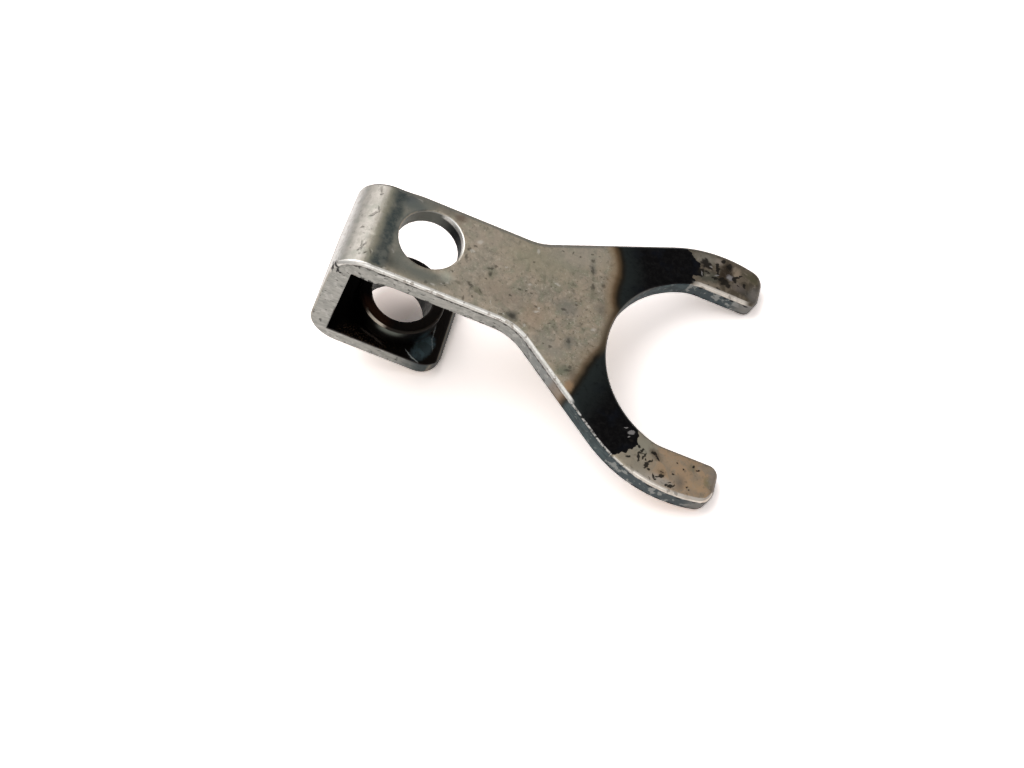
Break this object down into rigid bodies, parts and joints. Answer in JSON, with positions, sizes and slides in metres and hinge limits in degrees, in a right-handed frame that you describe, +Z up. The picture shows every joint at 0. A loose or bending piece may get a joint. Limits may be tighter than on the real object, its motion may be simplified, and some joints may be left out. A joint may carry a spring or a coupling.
{
  "type": "shift fork",
  "caption": "Folded sheet-steel shift fork: a forked plate for a sleeve groove, folded back into a C whose flanges hold a shift rail.",
  "frame": {"origin": "centre of the bounding box in plan, on the surface the fork lies on", "axes": "+X from the folded end towards the prong ends, +Y across the fork from the prong further from the bore axis to the nearer one, +Z up"},
  "size_m": [0.0938, 0.061, 0.0424],
  "materials": {
    "steel": "bare worn steel, pitted, with dark heat bands round the hardened prongs"
  },
  "bodies": {
    "root": {"shift_fork": "steel"}
  },
  "joints": []
}
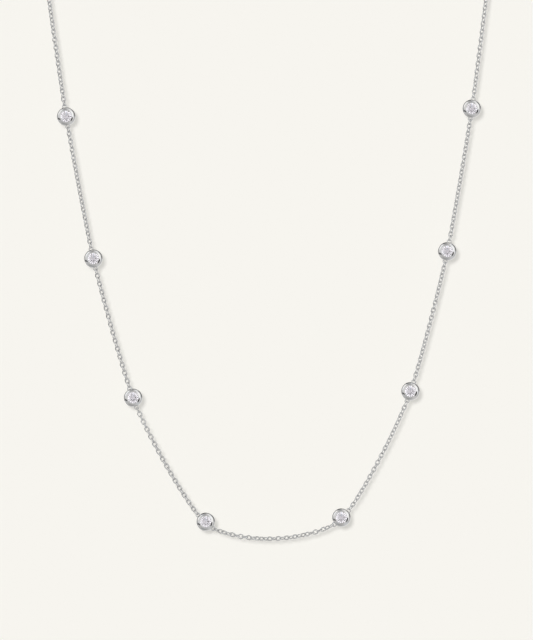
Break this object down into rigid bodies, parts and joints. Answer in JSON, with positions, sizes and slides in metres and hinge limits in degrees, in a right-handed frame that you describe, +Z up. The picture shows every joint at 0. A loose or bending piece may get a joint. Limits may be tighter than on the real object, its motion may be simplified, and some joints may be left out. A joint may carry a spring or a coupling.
{
  "type": "station necklace",
  "caption": "Fine cable-chain necklace with bezel-set round stones as stations, hanging as a closed loop with a ring clasp at the nape.",
  "frame": {"origin": "centre of the clasp's ring at the nape, where the necklace is held up", "axes": "+Z up, +X to the right as seen from the front, and -Y out of the front, which hangs in an upright plane"},
  "size_m": [0.1026, 0.0502, 0.1511],
  "materials": {
    "setting_metal": "polished white metal",
    "chain_metal": "polished white metal wire",
    "clasp_metal": "polished white metal",
    "stone": "faceted, clear"
  },
  "bodies": {
    "root": {"setting_1": "setting_metal", "setting_2": "setting_metal", "setting_3": "setting_metal", "setting_4": "setting_metal", "setting_5": "setting_metal", "setting_6": "setting_metal", "setting_7": "setting_metal", "setting_8": "setting_metal", "stone_1": "stone", "stone_2": "stone", "stone_3": "stone", "stone_4": "stone", "stone_5": "stone", "stone_6": "stone", "stone_7": "stone", "stone_8": "stone", "chain_left": "chain_metal", "chain_1": "chain_metal", "chain_2": "chain_metal", "chain_3": "chain_metal", "chain_4": "chain_metal", "chain_5": "chain_metal", "chain_6": "chain_metal", "chain_7": "chain_metal", "chain_right": "chain_metal", "clasp": "clasp_metal", "end_ring": "clasp_metal"}
  },
  "joints": []
}
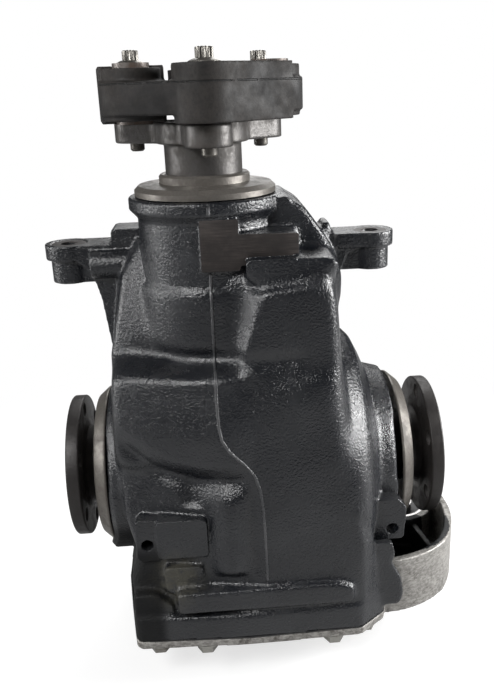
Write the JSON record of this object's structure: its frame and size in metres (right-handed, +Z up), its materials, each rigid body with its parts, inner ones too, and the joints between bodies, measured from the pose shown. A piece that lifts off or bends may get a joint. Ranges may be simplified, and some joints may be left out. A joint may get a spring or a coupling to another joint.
{
  "type": "rear differential",
  "caption": "rear final drive unit: housing with hypoid gear pair, bevel differential, flexible input coupling, output flanges and rear cover with mounting lobe",
  "frame": {"origin": "on the pinion axis, at the plateau of the rear cover that the unit stands on", "axes": "+Z up along the pinion axis to the input coupling, X along the output axis with +X to the right output, -Y towards the viewer of the picture"},
  "size_m": [0.3118, 0.225, 0.4533],
  "materials": {
    "cast_housing": "black paint, satin, over a rough casting",
    "cast_cover": "rough die casting",
    "gasket": "pressed fibre",
    "zinc_bolts": "zinc plated",
    "copper": "soft metal washer",
    "black_plastic": "moulded",
    "seal_rubber": "oiled rubber",
    "steel": "turned steel",
    "spring_steel": "blued spring steel",
    "bearing_steel": "ground",
    "bush_rubber": "matt rubber",
    "gear_steel": "ground and oiled",
    "rough_steel": "forged, lightly rusted",
    "cap_steel": "pressed sheet, dulled",
    "disc_rubber": "reinforced rubber, dusty",
    "sleeve_steel": "steel, rusted",
    "bolt_steel": "plated, dirty",
    "washer_steel": "plated",
    "case_iron": "machined casting",
    "flange_steel": "turned, lightly rusted"
  },
  "bodies": {
    "carrier": {"breather": "black_plastic", "cover_bolts": "zinc_bolts", "cover_gasket": "gasket", "drain_plug": "zinc_bolts", "fill_plug": "zinc_bolts", "housing": "cast_housing", "left_bearing_circlip": "spring_steel", "left_case_bearing_cup": "bearing_steel", "left_output_seal": "seal_rubber", "left_preload_shim": "steel", "mount_bush_rubber": "bush_rubber", "mount_bush_shell": "steel", "mount_bush_sleeve": "steel", "pinion_front_bearing_cup": "bearing_steel", "pinion_head_bearing_cup": "bearing_steel", "pinion_oil_seal": "seal_rubber", "plug_washers": "copper", "rear_cover": "cast_cover", "right_bearing_circlip": "spring_steel", "right_case_bearing_cup": "bearing_steel", "right_output_seal": "seal_rubber", "right_preload_shim": "steel"},
    "case": {"differential_case": "case_iron", "ring_gear": "gear_steel", "ring_gear_bolts": "zinc_bolts", "cross_pin": "gear_steel", "cross_pin_lock": "spring_steel", "left_case_bearing_cone": "bearing_steel", "left_case_bearing_rollers": "bearing_steel", "right_case_bearing_cone": "bearing_steel", "right_case_bearing_rollers": "bearing_steel", "side_gear_washers": "copper", "spider_gear_washers": "copper"},
    "input": {"pinion_shaft": "gear_steel", "pinion_head_bearing_cone": "bearing_steel", "pinion_head_bearing_rollers": "bearing_steel", "pinion_front_bearing_cone": "bearing_steel", "pinion_front_bearing_rollers": "bearing_steel", "crush_sleeve": "steel", "input_flange": "rough_steel", "pinion_nut": "zinc_bolts", "dust_cap": "cap_steel", "flex_disc": "disc_rubber", "flex_disc_sleeves": "sleeve_steel", "coupling_bolts": "bolt_steel", "coupling_washers": "washer_steel"},
    "left_output": {"left_output_flange": "flange_steel", "left_side_gear": "gear_steel", "left_snap_ring": "spring_steel", "left_dust_shield": "cap_steel"},
    "right_output": {"right_output_flange": "flange_steel", "right_side_gear": "gear_steel", "right_snap_ring": "spring_steel", "right_dust_shield": "cap_steel"},
    "upper_spider": {"upper_spider_gear": "gear_steel"},
    "lower_spider": {"lower_spider_gear": "gear_steel"}
  },
  "joints": [
    {"name": "case_spin", "type": "hinge", "parent": "carrier", "child": "case", "pos_m": [0, 0.03, 0.14], "axis": [1, 0, 0], "continuous": true},
    {"name": "input_spin", "type": "hinge", "parent": "carrier", "child": "input", "pos_m": [0, 0, 0.14], "axis": [0, 0, 1], "continuous": true},
    {"name": "left_output_spin", "type": "hinge", "parent": "case", "child": "left_output", "pos_m": [0, 0.03, 0.14], "axis": [1, 0, 0], "continuous": true},
    {"name": "right_output_spin", "type": "hinge", "parent": "case", "child": "right_output", "pos_m": [0, 0.03, 0.14], "axis": [1, 0, 0], "continuous": true},
    {"name": "upper_spider_spin", "type": "hinge", "parent": "case", "child": "upper_spider", "pos_m": [0.002, 0.03, 0.14], "axis": [0, 0, 1], "continuous": true},
    {"name": "lower_spider_spin", "type": "hinge", "parent": "case", "child": "lower_spider", "pos_m": [0.002, 0.03, 0.14], "axis": [0, 0, -1], "continuous": true}
  ],
  "couplings": [
    {"joint": "input_spin", "follows": "case_spin", "ratio": -2.8462},
    {"joint": "right_output_spin", "follows": "left_output_spin", "ratio": -1},
    {"joint": "upper_spider_spin", "follows": "left_output_spin", "ratio": 1.6},
    {"joint": "lower_spider_spin", "follows": "left_output_spin", "ratio": 1.6}
  ]
}
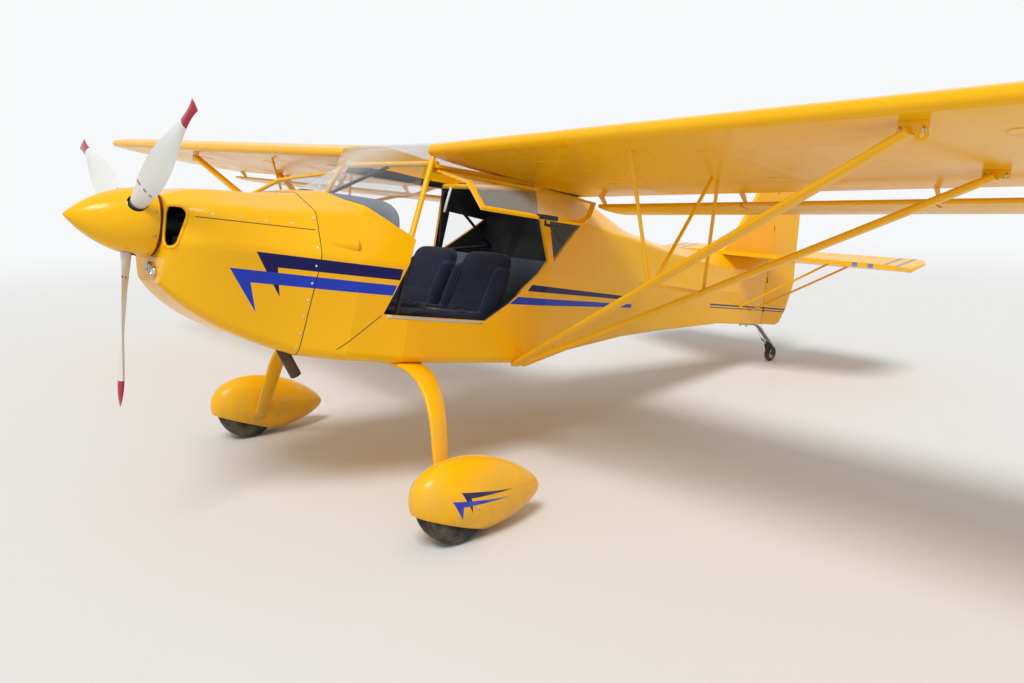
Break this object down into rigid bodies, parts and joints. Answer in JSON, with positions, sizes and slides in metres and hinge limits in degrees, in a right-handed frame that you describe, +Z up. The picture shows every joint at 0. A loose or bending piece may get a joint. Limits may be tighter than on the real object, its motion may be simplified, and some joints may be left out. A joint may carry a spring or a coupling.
{
  "type": "two-seat high-wing ultralight aircraft",
  "caption": "Strut-braced high-wing tailwheel aircraft with raised clear doors, hung flaperons, faired main wheels, propeller and steerable tailwheel.",
  "frame": {"origin": "on the ground under the middle of the aircraft's box", "axes": "+X to the aircraft's left along the span, +Y towards the tail, +Z up"},
  "size_m": [9.124, 5.6804, 1.8917],
  "materials": {
    "yellow_paint": "glossy yellow polyurethane over fabric and aluminium",
    "yellow_composite": "glossy yellow gel coat on glass fibre",
    "yellow_tube": "glossy yellow paint on steel tube",
    "clear_acrylic": "clear polished sheet",
    "blade_composite": "off-white painted composite, red tips",
    "dark_tube": "satin black paint on steel tube",
    "seat_fabric": "dark navy upholstery",
    "grey_trim": "matt grey grained trim",
    "tyre_rubber": "black rubber",
    "bare_aluminium": "machined aluminium",
    "spring_steel": "dull steel",
    "engine_cast": "cast aluminium, dull",
    "exhaust_steel": "heat-stained stainless steel"
  },
  "bodies": {
    "airframe": {"axles": "bare_aluminium", "boot_cowl": "yellow_paint", "cabin_frame": "dark_tube", "cabin_shell": "yellow_paint", "control_sticks": "dark_tube", "door_rails": "yellow_tube", "engine_block": "engine_cast", "engine_cowl": "yellow_composite", "exhaust_pipe": "exhaust_steel", "fin": "yellow_paint", "firewall": "bare_aluminium", "floor_pan": "grey_trim", "front_strut_left": "yellow_tube", "front_strut_right": "yellow_tube", "gear_leg_left": "yellow_composite", "gear_leg_right": "yellow_composite", "instrument_panel": "grey_trim", "jury_struts": "yellow_tube", "rear_bulkhead": "grey_trim", "rear_fuselage": "yellow_paint", "rear_strut_left": "yellow_tube", "rear_strut_right": "yellow_tube", "rear_windows": "clear_acrylic", "roof_fairing": "yellow_paint", "seat_base": "grey_trim", "seat_left": "seat_fabric", "seat_right": "seat_fabric", "skylight": "clear_acrylic", "stabilizer_left": "yellow_paint", "stabilizer_right": "yellow_paint", "stabilizer_struts": "yellow_tube", "strut_brackets": "yellow_tube", "tail_spring": "spring_steel", "wheel_pant_left": "yellow_composite", "wheel_pant_right": "yellow_composite", "windshield": "clear_acrylic", "wing_left": "yellow_paint", "wing_right": "yellow_paint"},
    "propeller": {"spinner": "yellow_composite", "propeller_blades": "blade_composite"},
    "wheel_left": {"rim_left": "bare_aluminium", "tyre_left": "tyre_rubber"},
    "wheel_right": {"rim_right": "bare_aluminium", "tyre_right": "tyre_rubber"},
    "tailwheel_fork": {"tailwheel_fork": "spring_steel"},
    "tailwheel": {"tailwheel_rim": "bare_aluminium", "tailwheel_tyre": "tyre_rubber"},
    "door_left": {"door_frame_left": "yellow_tube", "door_glass_left": "clear_acrylic"},
    "door_right": {"door_frame_right": "yellow_tube", "door_glass_right": "clear_acrylic"},
    "flaperon_left": {"flaperon_left": "yellow_paint"},
    "flaperon_right": {"flaperon_right": "yellow_paint"},
    "elevator": {"elevator": "yellow_paint"},
    "rudder": {"rudder": "yellow_paint"}
  },
  "joints": [
    {"name": "propeller_spin", "type": "hinge", "parent": "airframe", "child": "propeller", "pos_m": [0, -2.58533, 1.40544], "axis": [0, 0.988, -0.1542], "continuous": true},
    {"name": "wheel_left_spin", "type": "hinge", "parent": "airframe", "child": "wheel_left", "pos_m": [1.038, -1.65318, 0.18], "axis": [1, 0, 0], "continuous": true},
    {"name": "wheel_right_spin", "type": "hinge", "parent": "airframe", "child": "wheel_right", "pos_m": [-1.038, -1.65318, 0.18], "axis": [1, 0, 0], "continuous": true},
    {"name": "tailwheel_steer", "type": "hinge", "parent": "airframe", "child": "tailwheel_fork", "pos_m": [0, 2.45309, 0.16142], "axis": [0, 0, 1], "range_deg": [-30, 30]},
    {"name": "tailwheel_spin", "type": "hinge", "parent": "tailwheel_fork", "child": "tailwheel", "pos_m": [0, 2.4937, 0.065], "axis": [1, 0, 0], "continuous": true},
    {"name": "door_left_hinge", "type": "hinge", "parent": "airframe", "child": "door_left", "pos_m": [0.44, -0.92536, 1.5552], "axis": [0, 0.988, -0.1542], "range_deg": [0, 64]},
    {"name": "door_right_hinge", "type": "hinge", "parent": "airframe", "child": "door_right", "pos_m": [-0.44, -0.92536, 1.5552], "axis": [0, -0.988, 0.1542], "range_deg": [0, 64]},
    {"name": "flaperon_left_hinge", "type": "hinge", "parent": "airframe", "child": "flaperon_left", "pos_m": [0.5, -0.12237, 1.38425], "axis": [0.9993, 0.0059, 0.0378], "range_deg": [-25, 20]},
    {"name": "flaperon_right_hinge", "type": "hinge", "parent": "airframe", "child": "flaperon_right", "pos_m": [-0.5, -0.12237, 1.38425], "axis": [0.9993, -0.0059, -0.0378], "range_deg": [-25, 20]},
    {"name": "elevator_hinge", "type": "hinge", "parent": "airframe", "child": "elevator", "pos_m": [0, 2.36889, 0.86685], "axis": [1, 0, 0], "range_deg": [-41, 14]},
    {"name": "rudder_hinge", "type": "hinge", "parent": "airframe", "child": "rudder", "pos_m": [0, 2.41494, 0.92848], "axis": [0, 0.1542, 0.988], "range_deg": [-25, 25]}
  ]
}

◆ WHAT YOU WILL DO ◆
Show the lines of the data that hold the word "from".

◆ RIGHT ANSWER ◆
  "frame": {"origin": "centre of the bounding box in plan, on the surface the fork lies on", "axes": "+X from the folded end towards the prong ends, +Y across the fork from the prong further from the bore axis to the nearer one, +Z up"},
  "frame": {"origin": "centre of the clasp's ring at the nape, where the necklace is held up", "axes": "+Z up, +X to the right as seen from the front, and -Y out of the front, which hangs in an upright plane"},
Write the JSON record of this object's structure: its frame and size in metres (right-handed, +Z up), its materials, each rigid body with its parts, inner ones too, and the joints between bodies, measured from the pose shown. A piece that lifts off or bends may get a joint. Ranges may be simplified, and some joints may be left out. A joint may get a spring or a coupling to another joint.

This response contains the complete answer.